Recently we posted ten language program Essentials from the perspective of a teacher, department, school, or curriculum developer. Since Indwelling Language is a service for both teachers and learners, we want to provide some learner-specific thoughts on the Essentials. (Teachers, these comments are still worth your consideration, whether or not you consider yourself a language learner: you might find a helpful perspective on the learners you work with or even something specific you can share with them.)

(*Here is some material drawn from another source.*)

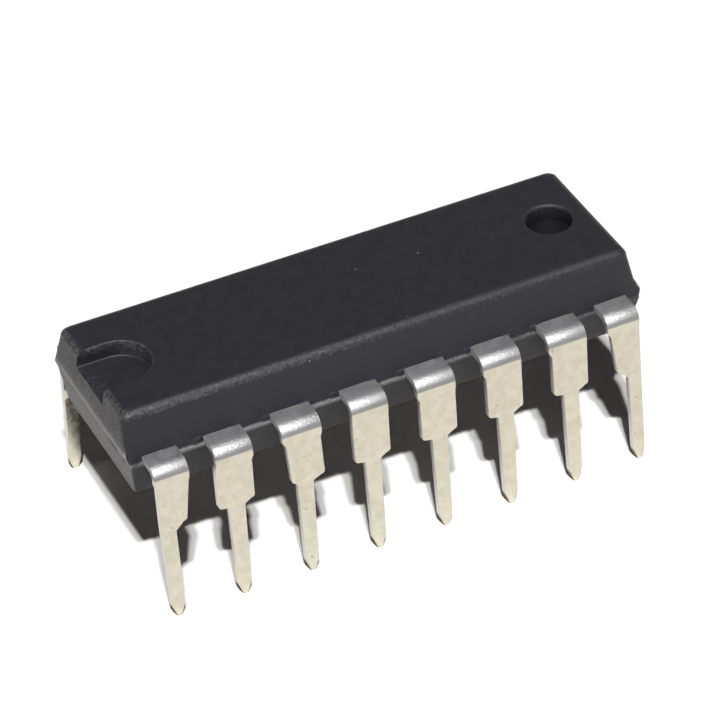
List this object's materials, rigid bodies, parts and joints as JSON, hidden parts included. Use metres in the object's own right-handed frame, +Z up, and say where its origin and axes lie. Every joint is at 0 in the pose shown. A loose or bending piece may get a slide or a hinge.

Learners, it’s still true that, in terms of the subject matter of the materials you use, “whatever” works. Make sure you’re getting your hands on stuff that interests you enough to want to keep coming back to it. To get the most out of the content, though, consider these questions:
Are you treating your materials as communicating non-linguistic information to you? Treating, say, a news article as a language-learning exercise can sometimes be helpful, but what you really want is to treat it as a way of understanding whatever the article is trying to communicate, just as you would with an article in your native language. Communication is the core function of language, so you want to engage in it as much as possible. But remember that communication does not always mean that you are speaking or writing: enjoying a novel, watching a cartoon, and checking a Twitter feed are all ways of participating in communication. The ability to speak and write is a result of understanding messages intended as actual communication, not of seeing examples of how a language works or of “practicing.” (For more on this, see Mental Representation and Skill.) When you yourself speak or write in a language you are learning, do you do it as a mere exercise or as to communicate with others in the language?
Communication doesn’t happen without understanding. Are your materials comprehensible to you without much effort? The following may be counter-intuitive, but, if your materials are incomprehensible to you, the best thing you can do is usually to find something easier, rather than “fighting through it.” Not only is comprehension satisfying and encouraging, but it is also the chief way you acquire linguistic competence. If you do choose to “fight through it”—by looking up lots of words, studying flashcards, or doing grammar exercises, for instance—know that these tasks are not what will cause you to acquire the language. The only way such fighting can help you acquire the language is if you promptly use the fighting to make a piece of content comprehensible and then consume the same content again (ideally, many times) without fighting, just comprehending. This last step, the comprehending itself, not the flashcards or exercises, is what actually leads to your acquiring the language.
Do you enjoy whatever you are doing to learn a language? What do you enjoy about it? Do more of that! What do you not enjoy about it? You should probably do less of that, not just because it’s not fun not to have fun, but because the unenjoyable things you are doing probably aren’t helping you much, anyway. First, the brain learns better in a state of joy; second, odds are that the source of your non-joy is not compelling, comprehensible content, which is the best thing for your growing fluency.
Your brain craves novelty, not just for the sake of juicy news, but also because the brain builds up a tolerance for what it has met a lot. So, do you use a good combination of trusted activities or materials, that you enjoy and that provide security and consistency, and activities or materials that are fresh?
If you have a teacher, do you trust both her linguistic competence and her understanding and implementation of sound teaching practices? Why or why not? If you are an autodidact, you probably have a diverse set of sources and materials you have scraped together. Do you trust their accuracy and effectivness? Why or why not?